Sri Lanka pledges to resettle displaced civilians

In this handout photograph provided by Sri Lankan President's office, Sri Lankan President Mahinda Rajapaksa, left, talks with U.N. Undersecretary General for Political Affairs B. Lynn Pascoe, right, during their meeting in Colombo, Sri Lanka, Friday, Sept. 18, 2009 Sri Lanka’s president promised Friday to send nearly 300,000 Tamil war refugees who are being held in military-run camps back to their homes in the next four months, the government said.

President Mahinda Rajapaksa made the pledge at a meeting with U.N. Undersecretary General for Political Affairs B. Lynn Pascoe amid international criticism of the government’s treatment of those displaced by the civil war with the Tamil Tiger rebels.

Rajapaksa told Pascoe he expects that new demining equipment will allow all the ethnic Tamil civilians in the camps to be resettled by the end of January, a statement from the president’s office said.

Sri Lanka has said it can’t send the displaced people home until their villages are cleared of mines and it can’t release those in the camps because of fears some of them may be rebel fighters.

About 280,000 ethnic Tamil civilians have been detained in the camps since the island nation’s civil war ended four months ago.

Human rights groups say the government is illegally detaining the war refugees, who are from the country’s minority Tamil population. Aid groups say the camps are overcrowded and prone to disease, and fear monsoon rains expected next month will create a public health crisis.

The government previously had promised to resettle 80 percent of the camp residents by the end of the year, a feat demining experts and other aid workers said appeared unrealistic.
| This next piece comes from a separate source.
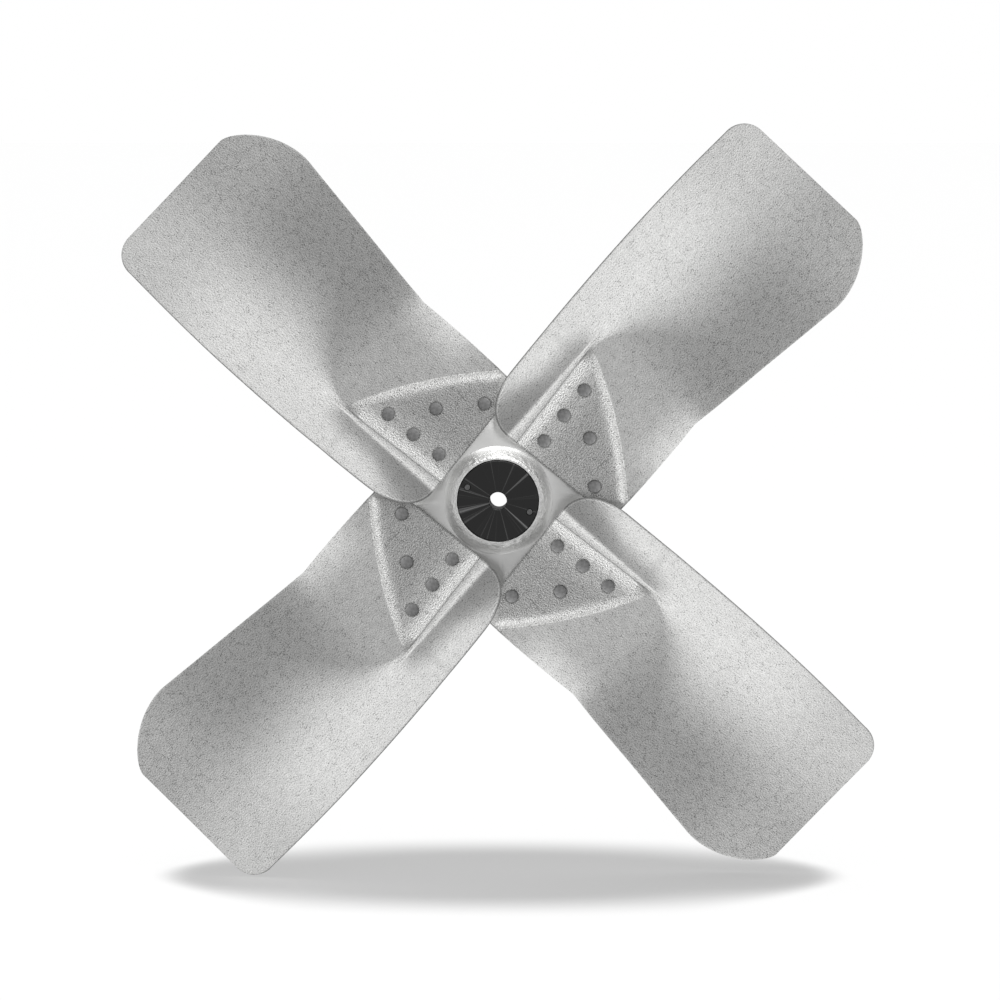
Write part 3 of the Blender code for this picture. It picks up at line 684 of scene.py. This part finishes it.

Instead, they called on the government to allow the camp residents to live with relatives or host families until they can return home.

The government said last week it had already resettled about 20,000 people in areas cleared of mines.

But an ethnic Tamil lawmaker accused authorities on Thursday of simply shifting hundreds of these people to other camps, while thousands of others promised freedom were never moved at all.

The government denied the allegation.